2 cups of grated sharp cheddar cheese

1/2 lb sausage

salt and pepper

yellow mustard (optional)

Brown and crumble the sausage. Drain remaining fat.

Spread mustard on one side of the bread and cut bread in quarters. Beat eggs and milk together with salt and pepper to taste.

Spray inside of crockpot with nonstick cooking spray. Layer bread, cheese and sausage in crockpot. Pour milk and egg mixture over everything. Cook on low 8 - 12 hours.

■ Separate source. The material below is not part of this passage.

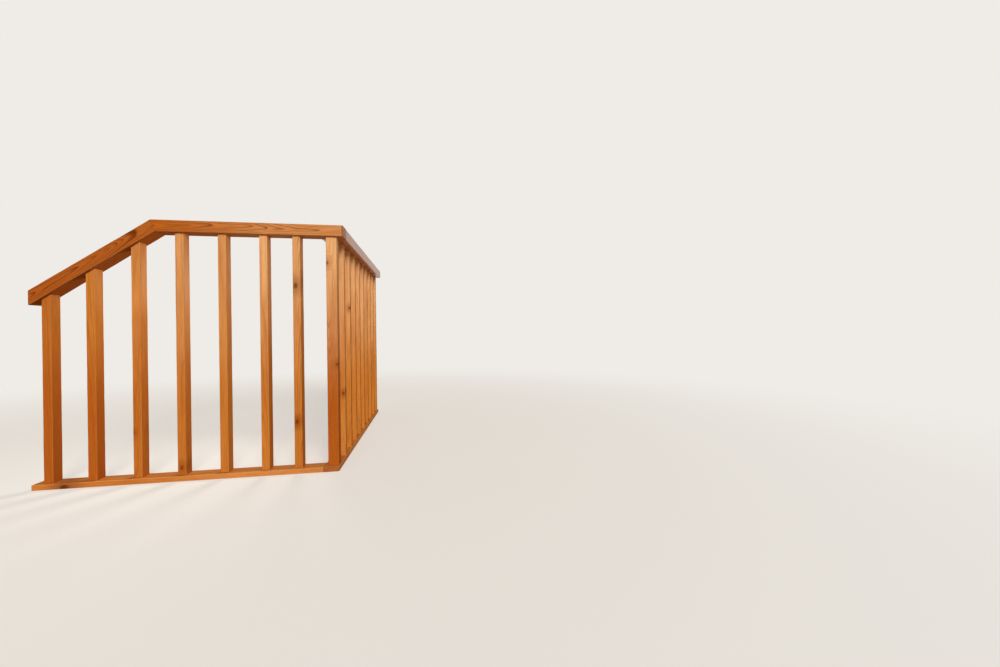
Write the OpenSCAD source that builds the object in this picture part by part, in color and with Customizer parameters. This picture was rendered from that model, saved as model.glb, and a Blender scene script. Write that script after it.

  Reviewed by Tom in St Cloud
Receile looks great. Have not tried it yet but might change one or two ideas. I will use crock pot liner vs spraying inside for easier cleanup and put crock pot on timer for 6-7 hrs so sides don't burn, as suggested. Thanks.
  Reviewed by Elaine
What a treat Christmas morning! Made it gluten free with Udi's bread and dairy free with 2 cups Almond milk. No cheese and used 12 eggs 5 hours on low was PERFECT!
  Reviewed by Mike
I tried it last night. The mustard was very non-breakfasty and I cooked 7.5 hours but it still burned the edges. If I try it again, I will use chipotle instead of mustard (but not too much) and cook 6 hours. Also reccomend bacon in place of the sausage .
  Reviewed by Lisa
Taste very good, the edges started to burn some so we only cooked it for 7 hours. The edges are more like a crust.
  Reviewed by Bob
The sharp cheddar cheese made it taste very salty. Burnt around edges. Six people eat this up in no time.
  Reviewed by Shan
Good and simple recipe. However, I cooked this recipe on low for 10 hours and it burned around the edges. The recipe said to cook from 8 to 12 hours on low. I would recommend a shorter cook time. The middle was tasty.